Our urban Gen Y cousins also seem to get the finger pointed at them for not “caring about farmers” or "knowing how food is produced"  (again I don’t think this, just what sometimes seems to be the undercurrent from a few.)  I can assure you if you stood in front of a room of Gen Y and demanded that they be grateful for farmers because without us they would starve, they would tell you ever so politely (or not) to bugger off.  How do we know this?  Because we went to school together, we went to Uni together, we are friends and our kids are friends.  Gen Y’s are raising and teaching the next generation of leaders.   I believe that Gen Y’s are the best people have those conversations with other Gen Y’s.  In the Gen Y way.  Don’t get me wrong, we will always look up to you for your wisdom, experience and guidance.  But the world is changing and we must change with it.

Gen Y is the up and coming generation.  In the next decade they will rule the world so to speak.  So by all means talk to your generation how they best receive it, and us “young upstarts”  (I’ve seriously been called this) will talk to our generation in the way we know it works.  Because it’s important that we build those lasting, positive connections now.

Post Script:
Please note that I don't think all Baby Boomers are grumps just like I know you all don't think Gen Y are little toads.  Some of the coolest people I know are Baby Boomers.  As for you Gen X, with your middle child syndrome, I have a blog in mind especially for you and the challenges you face.
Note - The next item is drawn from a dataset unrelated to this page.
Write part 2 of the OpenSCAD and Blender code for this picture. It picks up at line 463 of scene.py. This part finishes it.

  1. Just so ya know I LOVE YOU

    Can't stop laughing as I read this :) I recently while at home listen to the ABC radio fencing heard this bloke talk about how the baby boomers are to blame for all of the GEN's attitudes.... according to him because they did it so tough as kids they tried to make sure their kids didn't go through that and as a result that's how the GEN's ended up as 'young upstarts' :)

    Love the post

  2. Go for it Kylie as a baby boomer farmer I so look forward to Gen Y #YouthinAg rising up and doing what the Royal Family doesn't have the guts to do and avoid the Prince Charles Syndrome and jump a generation and let Wills take the reins

  3. I had to google what generation I was, hmm. middle child ?! Cannot wait to see what you have planned for us ;-)

  4. I've just returned from a few a days down in Canberra where I attended the National Rural Health Students Network Conference. A room jam-packed with our future rural health leaders.
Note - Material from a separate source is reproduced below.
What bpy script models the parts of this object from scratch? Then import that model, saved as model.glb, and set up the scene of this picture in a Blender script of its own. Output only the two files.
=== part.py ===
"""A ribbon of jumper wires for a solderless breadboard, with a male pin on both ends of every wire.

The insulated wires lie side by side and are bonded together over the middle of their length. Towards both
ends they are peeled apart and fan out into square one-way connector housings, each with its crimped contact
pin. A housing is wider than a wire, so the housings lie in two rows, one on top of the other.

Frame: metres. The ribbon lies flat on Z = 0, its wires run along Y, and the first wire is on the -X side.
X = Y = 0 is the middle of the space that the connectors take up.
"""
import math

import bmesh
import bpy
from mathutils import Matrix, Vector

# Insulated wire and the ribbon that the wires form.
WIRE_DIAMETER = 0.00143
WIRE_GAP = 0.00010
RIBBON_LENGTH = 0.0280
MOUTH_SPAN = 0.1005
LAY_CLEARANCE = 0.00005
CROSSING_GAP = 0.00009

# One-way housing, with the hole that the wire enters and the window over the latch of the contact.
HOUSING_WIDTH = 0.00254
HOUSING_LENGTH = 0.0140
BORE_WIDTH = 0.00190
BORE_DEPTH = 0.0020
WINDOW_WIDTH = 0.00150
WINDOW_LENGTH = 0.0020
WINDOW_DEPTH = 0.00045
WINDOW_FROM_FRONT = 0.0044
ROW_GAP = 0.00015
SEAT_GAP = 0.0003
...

    The conference began with a Welcome to Country by local Aboriginal Elder Aunty Agnes & set the tone beautifully for a journey of learning & respect. There was an extraordinary line-up of keynote speakers with no differentiation of generation and the students hung on every word we said.

    One such speaker divided his presentation into 3 sections:
    1. Past - our ancestors, all those who'd gone before us, breaking ground & paving the way.
    2. Present - as we gain more knowledge we change things for the betterment of future generations
    3. Future - the role of the young people in the room as future leaders for the generations that will follow.

    It was deeply moving & the presenter received loud applause, yells & whistles from the entirely Gen Y audience when he finished.

    The feedback from the students about the whole conference was extraordinary - bubbling with enthusiasm about how much they had learned from all of us. How we'd encouraged them, inspired them and empowered them. Yet, apart from one presenter who was GenY, the rest of us were GenX & Baby Boomers. Despite our obvious age differences, we were all unified with a common purpose: the betterment of health outcomes for rural & remote Australians.

    The reason I'm writing this is because a generational attitude like the one expressed in this blog post can be divisive & counter productive to your cause, because it labels & isolates people according to their age. I'm not going to pretend it's easy being a GenY but it's never been easy being the next generation. It wasn't for me as a GenX & it most certainly wasn't for my parents' generation - the baby boomers - who experienced the greatest generational gap & change in recorded history with the advent of rock 'n roll & the sexual revolution of the 60s & 70s.

    If you focus on the "generation gap", which has already begun for you as you go into schools to present as a Young Farming Champion to GenZ, then all too soon you will be redundant, and that would be a great shame! Your passion, enthusiasm, drive & knowledge must be captured for all generations, not just one.